Censorship, inhibition of free thought, and intimidation of writers are once again the order of the day since Ahmadinejad took office in 2005, according to the Observer:

After the 1979 Islamic revolution, the government imposed strict rules on book publishing. Since then, the Ministry of Culture has been charged to vet all books before publication, mainly for erotic and religious transgressions. All books, including fiction, are required to conform to Islamic law.

Iranian literature showed brief signs of resurgence during the cultural thaw that took place when Mohammad Khatami became President in 1997. Khatami created a more open cultural atmosphere by allowing a huge number of books to be published. But the literary spring of Khatami’s era was fleeting.

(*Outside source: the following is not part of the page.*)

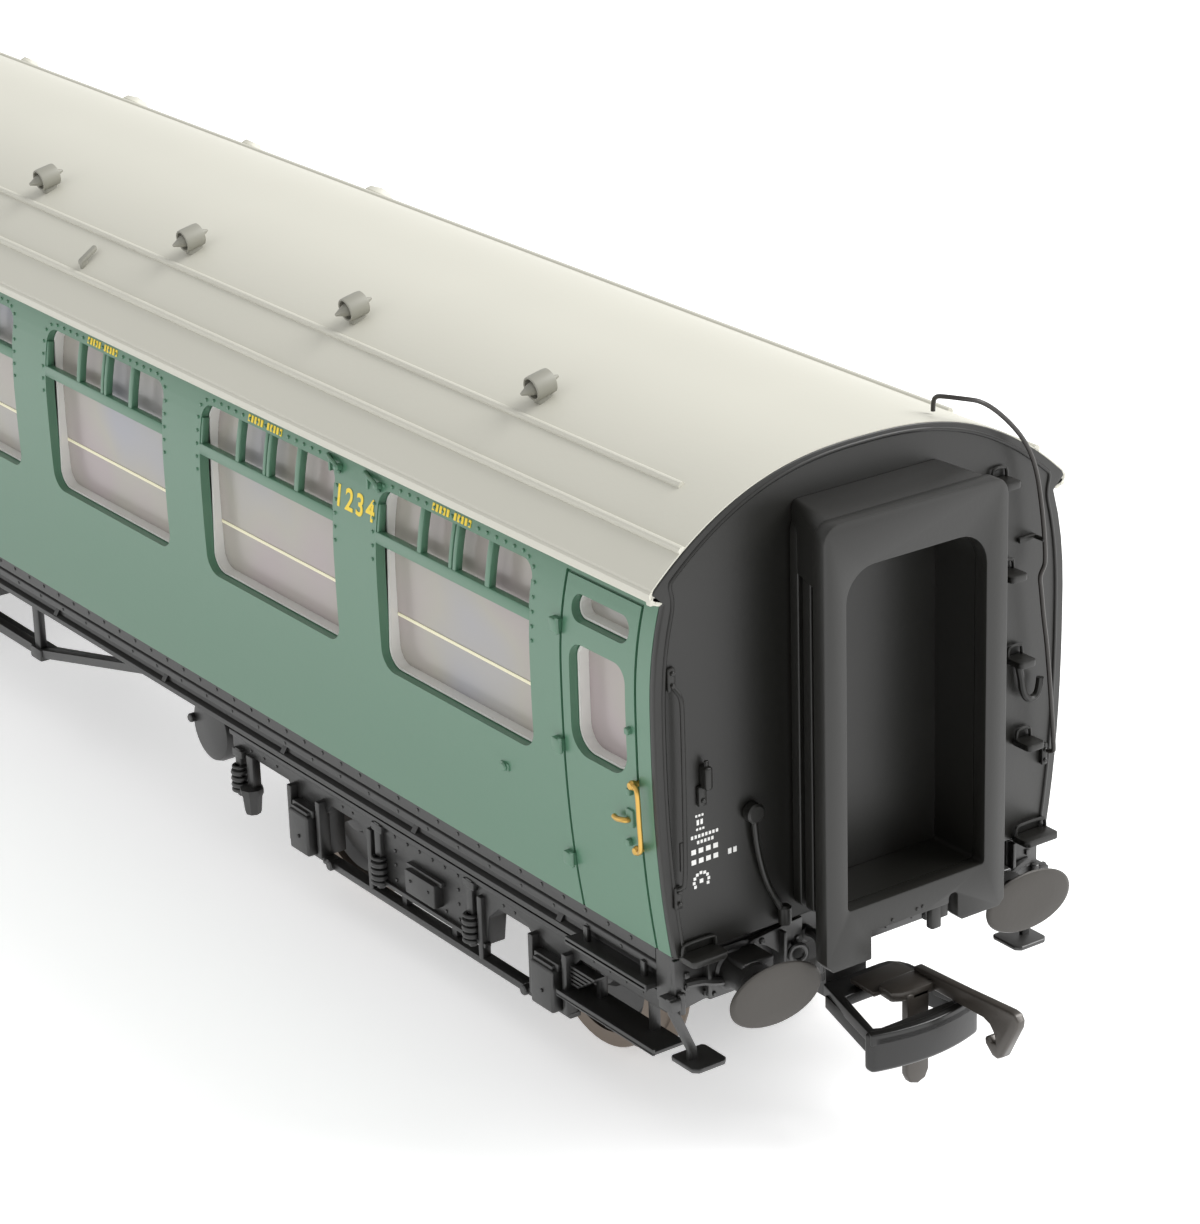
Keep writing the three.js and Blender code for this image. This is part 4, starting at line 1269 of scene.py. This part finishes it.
# Lamp iron, jumper cable with its socket and plug, and the fixings of the
# roof handrail.
end_parts += [
    block("lamp iron", off_end(0.9), (-14.55, -13.95), (29.6, 31.3), edge=0.2, segments=3),
    block("lamp iron foot", off_end(0.35), (-14.8, -14.1), (28.3, 29.8), edge=0.14),
    end_stud(-14.45, 28.75, 0.18, 0.3, 0.5),
    rod("lamp iron pin", "z", (end_x + 0.5, -14.25, 0), 0.16, 31.2, 31.7, edge=0.05, steps=8),
    end_stud(-10.3, 26.7, 0.72, 0, 0.9, edge=0.15, steps=24),
    end_wire([(0.5, -10.3, 26.2), (0.55, -10.25, 25.2), (0.5, -9.95, 23.4), (0.5, -9.4, 21.4),
              (0.5, -8.6, 19.7), (0.5, -8.0, 18.7)], 0.22, sides=3),
    rod("jumper plug", "z", (end_x + 0.55, -7.8, 0), 0.48, 17.5, 19.0, edge=0.15, steps=14),
    block("slot plate", off_end(0.08), (-16.25, -15.95), (23.9, 26.0), edge=0.03),
    end_wire([(0.4, 13.5, 31.2), (0.5, 13.7, 30.2), (0.5, 13.8, 29.3), (0.6, 14.1, 28.5),
              (0.6, 14.8, 28.3), (0.6, 15.3, 28.8), (0.6, 15.4, 29.8)], 0.28, sides=3),
    end_stud(15.1, 40.45, 0.16, 0, 1.2, steps=10),
    block("wire clip foot", off_end(0.3), (13.6, 15.2), (40.25, 40.65), edge=0.08),
    block("wire foot", off_end(0.3), (16.0, 16.55), (22.6, 24.3), edge=0.12),
    end_stud(16.25, 23.0, 0.16, 0.25, 0.45),
    end_stud(16.25, 23.8, 0.16, 0.25, 0.45),
]
fit_pair(joined("end", *end_parts), "end_full", ends, "coach", end_black, "end_black",
         "end_sheet_{}")

# --------------------
# Roof handrail: one length of stiff black wire that runs down the end from
# the roof, held by a clip half way and a foot near the floor.
wire_black = finish("wire black", (0.022, 0.019, 0.016), 0.35, patch=0.1)
handrail = wire("handrail", [
    (127.2, 7.4, 50.9), (127.2, 7.4, 51.6), (127.5, 7.4, 52.05), (128.4, 7.4, 52.25),
    (129.5, 8.0, 52.25),
    (130.1, 9.4, 51.9), (130.1, 11.5, 50.2), (130.1, 13.3, 48.15), (130.1, 14.33, 45.95),
    (130.1, 14.9, 42.85),
    (130.1, 15.2, 40.4), (130.1, 15.28, 38.9), (130.1, 15.2, 38.45), (130.1, 14.85, 37.95),
    (130.1, 14.8, 37.5),
    (130.1, 14.9, 37.0), (130.1, 15.2, 34.5), (130.1, 15.6, 32.2), (130.1, 16.4, 24.2),
    (130.0, 16.4, 23.8),
    (129.2, 16.4, 23.7)], 0.17, sides=3)
fit_pair(handrail, "roof_handrail", ends, "coach", wire_black, "wire_black", "end_handrail_{}")

# --------------------
# End markings: plain white bars and a broken ring of dots printed on the
# black end, in place of a panel of lettering.
white_print = finish("white print", (0.80, 0.80, 0.78), 0.6)
marks = []
mark_x = off_end(0.03)
for y0, y1, z, height, pitch in (
    (-15.3, -13.2, 25.95, 0.24, 0.30), (-14.8, -13.6, 25.5, 0.24, 0.30),
    (-15.3, -13.1, 24.8, 0.36, 0.62),
    (-15.3, -13.1, 24.05, 0.36, 0.62), (-12.2, -11.5, 24.0, 0.4, 0.45),
    (-14.9, -14.2, 27.5, 0.16, 0.26),
    (-14.8, -14.3, 26.9, 0.38, 0.32), (-14.85, -14.25, 26.5, 0.16, 0.26),
):
    for step in range(int((y1 - y0) / pitch) + 1):
        start = y0 + step * pitch
        marks.append(block("bar", mark_x, (start, start + pitch * 0.62), (z, z + height)))
for step in range(9):
    turn = math.pi * (step / 6 - 0.15)
    y, z = -14.5 + 0.62 * math.cos(turn), 22.7 + 0.62 * math.sin(turn)
    marks.append(block("bar", mark_x, span(y, 0.11), span(z, 0.11)))
marks.append(block("bar", mark_x, (-14.65, -14.35), (22.55, 22.85)))
fit_pair(joined("marks", *marks), "end_marks", ends, "coach", white_print, "end_black")


# --------------------
# Gangways: folded bellows under a hood, and a flat faceplate with two legs,
# black mouldings stuck to each end and open through the middle.
tunnel = rounded((-6.1, 6.1), (19.75, 44.6), 0.3, 2.4)


def fold(x, half, top, bottom, edge):
    """One pleat of the bellows, open in the middle."""
    ring = plate("fold", rounded((-half, half), (bottom, top), 0.5, 1.3), "x", x[0], x[1])
    hole = rounded((-6.25, 6.25), (19.6, 44.75), 0.3, 2.4) if edge else tunnel
    ring = cut(ring, plate("fold hole", hole, "x", x[0] - 1, x[1] + 1))
    if edge:
        bevel(ring, edge, 3)
    return ring


folds = [fold((129.05, 133.15), 6.33, 47.4, 18.7, 0)]
for x in (129.15, 130.5, 131.85):
    folds.append(fold((x, x + 0.9), 6.75, 47.4, 18.6, 0.28))
hood_back = rounded((-6.45, 6.45), (43.3, 48.25), 0.1, 0.5)
hood_front = rounded((-7.85, 7.85), (43.3, 48.0), 0.1, 1.3)
hood = plate("hood", hood_back, "x", 129.05, 133.6)
for vertex in hood.data.vertices:
    if vertex.co.x > 130 * mm:
        y, z = min(zip(hood_back, hood_front),
                   key=lambda pair: math.dist(pair[0], (vertex.co.y / mm, vertex.co.z / mm)))[1]
        vertex.co.y, vertex.co.z = y * mm, z * mm
hood = cut(hood, plate("hood hole", rounded((-6.2, 6.2), (19.6, 44.7), 0.3, 2.4), "x", 128, 135))
bevel(hood, 0.15, 3, 50)
fit_pair(joined("bellows", *folds, hood), "bellows_folded", ends, "coach", end_black, "end_black",
         "gangway_bellows_{}")

through = (132, 136)
face_outline = rounded((-8.0, 8.0), (15.5, 48.1), 0.6, 1.3)
face_plate = plate("face plate", face_outline, "x", 133.15, 134.4)
notch = block("notch", through, (-4.05, 3.7), (14, 17.6))
slot = plate("slot", rounded((2.9, 3.7), (16, 18.3), 0.05, 0.35), "x", *through)
foot_trim = block("foot trim", through, (3.0, 9.0), (14, 16.0))
foot_chamfers = [plate("foot chamfer", [(7.4, 15.9), (8.1, 16.6), (8.1, 15.9)], "x", *through),
                 plate("foot chamfer", [(3.6, 16.5), (4.2, 15.9), (3.6, 15.9)], "x", *through)]
leg_chamfer = plate("leg chamfer", [(-8.1, 16.3), (-7.3, 15.4), (-8.1, 15.4)], "x", *through)
face_plate = cut(face_plate, plate("face hole", tunnel, "x", *through), notch, slot, foot_trim,
                 *foot_chamfers, leg_chamfer)
bevel(face_plate, 0.1, 2)
flange = plate("flange", rounded((-7.5, 7.5), (18.4, 47.7), 0.4, 1.2), "x", 132.9, 133.2)
flange = cut(flange, plate("flange hole", rounded((-6.3, 6.3), (19.55, 44.8), 0.3, 2.4), "x",
                           *through))
peg = [block("peg", (133.4, 134.1), (1.6, 2.5), (15.8, 17.9), edge=0.15),
       block("peg", (133.4, 134.1), (2.3, 3.1), (16.5, 17.9), edge=0.12)]
peg_bolts = mesh_copies("peg bolts", rivet(0.15, 0.1, "x", 1, 8),
                        [(134.4, -2.2, 17.95), (134.4, 0.0, 18.1), (134.4, 0.5, 18.15)])
fit_pair(joined("face", face_plate, flange, *peg, peg_bolts), "gangway_face", ends, "coach",
         end_black, "end_black",
         "gangway_faceplate_{}")


# --------------------
# Studio: a wide white table and large soft lights, all round and above.
bpy.context.scene.view_settings.view_transform = "Standard"
bpy.ops.object.select_all(action="DESELECT")
bpy.ops.mesh.primitive_plane_add(size=6)
floor = bpy.context.object
floor.name = "studio_floor"
floor_white = bpy.data.materials.new("floor white")
floor_white.use_nodes = True
floor_shader = floor_white.node_tree.nodes["Principled BSDF"]
floor_shader.inputs["Base Color"].default_value = (0.92, 0.92, 0.92, 1)
floor_shader.inputs["Roughness"].default_value = 0.7
floor_shader.inputs["Emission Color"].default_value = (1, 1, 1, 1)
floor_shader.inputs["Emission Strength"].default_value = 0.46
floor.data.materials.append(floor_white)

world = bpy.data.worlds.new("studio")
world.use_nodes = True
world.node_tree.nodes["Background"].inputs["Color"].default_value = (1, 1, 1, 1)
world.node_tree.nodes["Background"].inputs["Strength"].default_value = 0.72
bpy.context.scene.world = world


def soft_light(name, place, size, power):
    lamp = bpy.data.lights.new(name, "AREA")
    lamp.shape = "SQUARE"
    lamp.size = size
    lamp.energy = power
    item = bpy.data.objects.new(name, lamp)
    bpy.context.collection.objects.link(item)
    item.location = place
    item.rotation_euler = (Vector((0.05, 0, 0.03)) - item.location).to_track_quat("-Z",
            "Y").to_euler()


soft_light("key", (0.58, 0.82, 0.85), 0.9, 19.0)
soft_light("near_fill", (0.1, -0.9, 0.5), 0.6, 0.4)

A new regime of censorship began when Ahmadinejad took office. The cultural ministry imposed rules requiring renewed permits for previously published books. As a result, many books have been deemed unsuitable for publication or reprinting.

Many world classics, contemporary novels and dozens of international bestsellers have been banned, including a Farsi translation of Dostoevsky’s masterpiece The Gambler, Tracy Chevalier’s bestseller Girl With a Pearl Earring, William Faulkner’s As I Lay Dying and some books by Virginia Woolf, Marguerite Duras, Dan Brown and Woody Allen.

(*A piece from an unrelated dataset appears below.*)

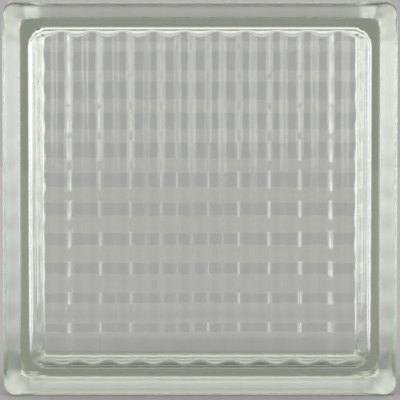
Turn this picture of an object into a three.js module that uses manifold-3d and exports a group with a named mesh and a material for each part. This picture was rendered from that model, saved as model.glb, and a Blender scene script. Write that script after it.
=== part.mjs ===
// Hollow glass block with crossed ribs, for a wall laid in mortar.
//
// Two identical pressed glass dishes are fused rim to rim at mid-depth, which seals the air
// between them. Each dish has a flat face, a flange with a rounded arris around it, a side wall
// set back from the flange to leave a channel for mortar, and ribs pressed inside its face plate.
// The rear dish is turned a quarter turn, so its ribs cross those of the front one.
//
// Millimetres, +Z up. The origin is the middle of the underside. The front face looks along -Y.

import * as THREE from 'three';
import { mergeVertices } from 'three/addons/utils/BufferGeometryUtils.js';
import Module from 'manifold-3d';

const wasm = await Module();
wasm.setup();

// Driving dimensions
const faceSide = 190;           // each side of the square face
const blockDepth = 80;          // from face to face
const flangeCornerRadius = 5.5; // corner of the flange, seen from the front
const arrisRadius = 2.5;        // rounded edge around the face
const rimWidth = 7;             // flat band of the flange, from the arris towards the channel
const shoulderLength = 6;       // depth over which the flange slopes to the channel floor
const channelDepth = 8;         // mortar channel, measured in from the rim
const channelCornerRadius = 6;  // corner of the channel floor, seen from the front
const wallThickness = 4;        // side wall where it leaves the fillet
const wallDraft = 0.6;          // how much thinner the side wall is at the seam
const plateThickness = 10;      // face plate, at the middle height of its ribs
const ribPitch = 14.8;          // from crest to crest
const ribHeight = 1.8;          // from valley to crest
const filletRadius = 6.2;       // between the face plate and the side wall, inside
const cavityCornerRadius = 9.5; // corner of the cavity's wall, seen from the front
const seamBeadHeight = 0.3;     // how far the fused seam stands out of the wall, on each side
const seamBeadWidth = 6.4;      // the seam's bead from edge to edge, half of it on each dish

// Fineness of the round shapes
const cornerSteps = 6;
const arrisSteps = 4;
const filletSteps = 6;
const beadSteps = 4;
const stepsPerRib = 10;

const rimHalf = faceSide / 2;
const dishDepth = blockDepth / 2;
const channelHalf = rimHalf - channelDepth;
const cavityHalf = channelHalf - wallThickness;
const cavitySeamHalf = cavityHalf + wallDraft;
const beadHalfWidth = seamBeadWidth / 2;
const valleyThickness = plateThickness - ribHeight / 2;
const openEnd = 1;              // how far the cavity's cutter runs out through the seam plane

// One level of a dish's outside or cavity: a rounded square at a depth behind the face
function level(depth, halfSide, cornerRadius) {
  return { depth, halfSide, cornerRadius };
}

function roundedSquare({ halfSide, cornerRadius }) {
  const outline = [];
  const centre = halfSide - cornerRadius;
  const quarter = Math.PI / 2;
  for (let corner = 0; corner < 4; corner++) {
    const toCorner = (corner + 0.5) * quarter;
    const centreX = centre * Math.sign(Math.cos(toCorner));
    const centreZ = centre * Math.sign(Math.sin(toCorner));
    for (let step = 0; step <= cornerSteps; step++) {
      const angle = (corner + step / cornerSteps) * quarter;
      outline.push(new THREE.Vector2(
        centreX + cornerRadius * Math.cos(angle),
        centreZ + cornerRadius * Math.sin(angle),
      ));
    }
  }
  return outline;
}

// A closed solid through rounded squares at rising depths, flat at both ends
function loft(levels) {
  const outlines = levels.map(roundedSquare);
  const count = outlines[0].length;
  const positions = [];
  outlines.forEach((outline, index) => {
    const y = levels[index].depth - dishDepth;
    outline.forEach((point) => positions.push(point.x, y, point.y));
  });

  const faces = [];
  for (let ring = 0; ring + 1 < outlines.length; ring++) {
    for (let point = 0; point < count; point++) {
      const next = (point + 1) % count;
      const near = ring * count;
      const far = near + count;
      faces.push(near + point, far + point, far + next);
      faces.push(near + point, far + next, near + next);
    }
  }
  const lastRing = (outlines.length - 1) * count;
  for (const [a, b, c] of THREE.ShapeUtils.triangulateShape(outlines[0], [])) {
    faces.push(a, b, c);
    faces.push(lastRing + a, lastRing + c, lastRing + b);
  }

  const geometry = new THREE.BufferGeometry();
  geometry.setAttribute('position', new THREE.Float32BufferAttribute(positions, 3));
  geometry.setIndex(faces);
  return geometry;
}

function toSolid(geometry) {
  const bare = geometry.clone();
  bare.deleteAttribute('normal');
  bare.deleteAttribute('uv');
  const merged = mergeVertices(bare, 1e-4);
  return new wasm.Manifold(new wasm.Mesh({
    numProp: 3,
    vertProperties: new Float32Array(merged.getAttribute('position').array),
    triVerts: new Uint32Array(merged.getIndex().array),
  }));
}

function toGeometry(solid) {
  const { vertProperties, triVerts, numProp } = solid.getMesh();
  const geometry = new THREE.BufferGeometry();
  geometry.setAttribute('position', new THREE.BufferAttribute(vertProperties, numProp));
  geometry.setIndex(new THREE.BufferAttribute(triVerts, 1));
  geometry.computeVertexNormals();
  return geometry;
}

// The outside: arris, flat rim, sloping shoulder, channel floor and half the seam's bead
function outsideLevels() {
  const levels = [];
  for (let step = 0; step <= arrisSteps; step++) {
    const angle = (step / arrisSteps) * Math.PI / 2;
    const inset = arrisRadius * (1 - Math.sin(angle));
    const depth = arrisRadius * (1 - Math.cos(angle));
    levels.push(level(depth, rimHalf - inset, flangeCornerRadius - inset));
  }
  const rimEnd = arrisRadius + rimWidth;
  levels.push(level(rimEnd, rimHalf, flangeCornerRadius));
  levels.push(level(rimEnd + shoulderLength, channelHalf, channelCornerRadius));
  for (let step = 0; step <= beadSteps; step++) {
    const along = step / beadSteps;
    const rise = seamBeadHeight * (1 - Math.cos(along * Math.PI)) / 2;
    const depth = dishDepth - beadHalfWidth * (1 - along);
    levels.push(level(depth, channelHalf + rise, channelCornerRadius + rise));
  }
  return levels;
}

// The cavity: a flat bottom at the ribs' valleys, the fillet, the drafted wall and half the bead
function cavityLevels() {
  const levels = [];
  for (let step = 0; step <= filletSteps; step++) {
    const angle = (step / filletSteps) * Math.PI / 2;
    const inset = filletRadius * (1 - Math.sin(angle));
    const depth = valleyThickness + filletRadius * (1 - Math.cos(angle));
    levels.push(level(depth, cavityHalf - inset, cavityCornerRadius - inset));
  }
  for (let step = 0; step <= beadSteps; step++) {
    const along = step / beadSteps;
    const rise = seamBeadHeight * (1 - Math.cos(along * Math.PI)) / 2;
    const depth = dishDepth - beadHalfWidth * (1 - along);
    levels.push(level(depth, cavitySeamHalf - rise, cavityCornerRadius + wallDraft - rise));
  }
  const seam = levels[levels.length - 1];
  levels.push(level(dishDepth + openEnd, seam.halfSide, seam.cornerRadius));
  return levels;
}

// Upright ribs as one wavy plate inside the face plate, running into the side walls. Its section is
// drawn across the block (X) and into it (Y). The middle of the face is a valley between two ribs.
function ribbedPlate() {
  const reach = cavityHalf + wallThickness / 2;
  const buried = valleyThickness - ribHeight;
  const steps = Math.ceil(reach / ribPitch * stepsPerRib);
  const stepLength = ribPitch / stepsPerRib;
  const section = new THREE.Shape();
  section.moveTo(-steps * stepLength, buried);
  section.lineTo(steps * stepLength, buried);
  for (let step = steps; step >= -steps; step--) {
    const x = step * stepLength;
    const swell = (ribHeight / 2) * Math.cos(2 * Math.PI * x / ribPitch);
    section.lineTo(x, plateThickness - swell);
  }
  section.closePath();
  const geometry = new THREE.ExtrudeGeometry(section, { depth: 2 * reach, bevelEnabled: false });
  geometry.translate(0, -dishDepth, -reach);
  return geometry;
}

// One pressed dish about the block's own middle: face at y = -dishDepth, seam plane at y = 0
function pressedDish() {
  const cavity = toSolid(loft(cavityLevels())).subtract(toSolid(ribbedPlate()));
  return toGeometry(toSolid(loft(outsideLevels())).subtract(cavity));
}

function glass() {
  return new THREE.MeshStandardMaterial({
    color: 0xd3dcd3,
    roughness: 0.05,
    metalness: 0,
    transparent: true,
    opacity: 0.35,
  });
}

function shell(name) {
  const mesh = new THREE.Mesh(pressedDish(), glass());
  mesh.name = name;
  return mesh;
}

const block = new THREE.Group();
block.position.z = faceSide / 2;

block.add(shell('front_shell'));

const rearShell = shell('rear_shell');
rearShell.rotation.y = Math.PI / 2;
const rearSide = new THREE.Group();
rearSide.rotation.z = Math.PI;
rearSide.add(rearShell);
block.add(rearSide);

export default block;
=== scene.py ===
import math

import bpy
import numpy as np
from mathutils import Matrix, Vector


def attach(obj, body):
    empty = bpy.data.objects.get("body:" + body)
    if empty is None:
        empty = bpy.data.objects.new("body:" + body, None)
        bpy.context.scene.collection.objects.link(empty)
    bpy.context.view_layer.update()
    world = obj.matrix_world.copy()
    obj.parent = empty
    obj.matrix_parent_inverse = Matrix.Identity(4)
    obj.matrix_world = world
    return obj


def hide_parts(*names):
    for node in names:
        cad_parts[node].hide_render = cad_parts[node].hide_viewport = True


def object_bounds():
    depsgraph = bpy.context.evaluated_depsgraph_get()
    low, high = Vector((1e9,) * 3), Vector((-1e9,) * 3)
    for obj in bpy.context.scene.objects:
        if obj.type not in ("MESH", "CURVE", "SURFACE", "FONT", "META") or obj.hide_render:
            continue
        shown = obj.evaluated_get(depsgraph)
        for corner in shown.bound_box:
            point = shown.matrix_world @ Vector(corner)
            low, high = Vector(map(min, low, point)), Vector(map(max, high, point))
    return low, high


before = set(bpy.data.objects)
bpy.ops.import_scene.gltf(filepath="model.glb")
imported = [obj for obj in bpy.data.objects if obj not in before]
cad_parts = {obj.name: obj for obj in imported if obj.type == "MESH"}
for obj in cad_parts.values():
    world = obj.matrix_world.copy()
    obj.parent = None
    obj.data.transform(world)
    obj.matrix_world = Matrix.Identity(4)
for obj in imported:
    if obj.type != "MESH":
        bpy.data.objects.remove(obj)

cadLow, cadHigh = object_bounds()
middle = (cadLow + cadHigh) / 2

# Everything is in metres. The overall sizes come from the frame, the section of the glass follows.
glass = {
    "faceSide": cadHigh.x - cadLow.x,
    "blockDepth": cadHigh.y - cadLow.y,
    "flangeCorner": 0.0055,
    "arris": 0.0025,
    "faceInset": 1.3,         # first ring of the flat face, in arris widths from the rim
    "rimWidth": 0.007,
    "shoulderLength": 0.006,
    "shoulderRound": 0.15,    # share of the shoulder that rounds into its slope at each end
    "channelDepth": 0.008,
    "channelCorner": 0.006,
    "wall": 0.004,
    "wallDraft": 0.0006,
    "plate": 0.010,
    "ribPitch": 0.0148,
    "ribHeight": 0.0018,
    "ribMelt": 0.0008,        # rounding where a rib runs out into the fillet
    "fillet": 0.0062,
    "cavityCorner": 0.0095,
    "beadHeight": 0.0003,
    "beadWidth": 0.0064,
    "cornerSteps": 16,        # half of them on each side of the corner's middle
    "plainSteps": 20,         # along a side that has no ribs to follow
    "ribSteps": 160,          # along a side that crosses the ribs
    "arrisSteps": 8,
    "shoulderSteps": 16,
    "filletSteps": 22,
    "beadSteps": 8,
}


def report(stage):
    print("glass block:", stage)


# A ring is a rounded square seen from the front. Its four sides each run from the middle of one
# corner to the middle of the next, so that a ring can also be the rim of a plain grid.
def sideOfRing(half, corner, steps, cornerSteps):
    centre = half - corner
    turns = np.linspace(math.pi / 4, 0, cornerSteps // 2, endpoint=False)
    rounding = [(centre + corner * math.sin(t), -centre - corner * math.cos(t)) for t in turns]
    straight = [(x, -half) for x in np.linspace(-centre, centre, steps + 1)]
    return [(-x, z) for x, z in rounding] + straight + rounding[:0:-1]


def addRing(verts, layout, y, half, corner):
    first = len(verts)
    acrossSteps, upSteps, cornerSteps = layout
    for quarter, steps in enumerate((acrossSteps, upSteps, acrossSteps, upSteps)):
        c, s = ((1, 0), (0, 1), (-1, 0), (0, -1))[quarter]
        for x, z in sideOfRing(half, corner, steps, cornerSteps):
            verts.append((middle.x + x * c - z * s, y, middle.z + x * s + z * c))
    return list(range(first, len(verts)))


def sidesOfLoop(loop, layout):
    acrossSteps, upSteps, cornerSteps = layout
    sides, start = [], 0
    for steps in (acrossSteps, upSteps, acrossSteps, upSteps):
        end = start + steps + cornerSteps
        sides.append((loop + loop[:1])[start:end + 1])
        start = end
    return sides


def bridge(faces, near, far):
    for i in range(len(near)):
        j = (i + 1) % len(near)
        faces.append((near[i], near[j], far[j], far[i]))


# Joins two rings whose sides are split into unlike numbers of steps.
def zipRings(faces, near, nearLayout, far, farLayout):
    for a, b in zip(sidesOfLoop(near, nearLayout), sidesOfLoop(far, farLayout)):
        i = j = 0
        while i < len(a) - 1 or j < len(b) - 1:
            nextA = (i + 1) / (len(a) - 1)
            nextB = (j + 1) / (len(b) - 1)
            if nextA <= nextB:
                faces.append((a[i], a[i + 1], b[j]))
                i += 1
            else:
                faces.append((a[i], b[j + 1], b[j]))
                j += 1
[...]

Next time you hear from a whippersnapper that Iran isn’t a totalitarian country, it’s only “repressive,” please remember that the Iranian government controls what can and cannot be published. That, dear readers, is evil, because it suppresses the human rights of individuals to freedom of thought, regardless of what you call it.

Listen to the punishment meted out to one writer who crossed the hard-line censors [e.a.]:

The novelist Yaghoub Yadali was recently illegally imprisoned for 40 days by the government for several passages from his novel Mores of Unrest, a book which had ministry permission. He was eventually charged with dissemination of falsehood and sentenced to three months’ imprisonment, as well as being required to write three mandatory articles.

Chilling.

This led to an outcry among many Iranian writers, who believe that the government is invading the imagination.

Yes, and that is the ultimate punishment—something out of science fiction—to have the government prescribe what you can and cannot write, or must or must not write, or can or cannot think.

It’s possible for people to resist this, of course. People have, and do. But why should they have to? Totalitarianism is very cruel. Not many can resist. Eventually, most go into hibernation, like this man:

‘It’s almost nine months since my translation of Kurt Vonnegut’s A Man Without a Country was given to the ministry. Since then we have had no response,’ says Mojtaba Pourmohsen, whose interview with Saghi Ghahraman, an Iranian lesbian poet based in Canada, published in Shargh Daily, became an excuse for the government to close down the most prominent reformist paper of the country. ‘I’m too tired now. I have no energy to go on with literature in Iran.

There’s a slim ray of hope, though—due to the technological revolution:

Reza Ghassemi, an important Iranian novelist based in France, recently published his new novel, The Abracadabra Murmured by Lambs, on the internet in a free ebook PDF format instead of facing government censorship and the formal permission procedure. His enovel has been reviewed and welcomed by the huge Iranian blog community much more warmly than if it had been published on paper.

Change happens slowly, but enlightenment will win the day … I hope.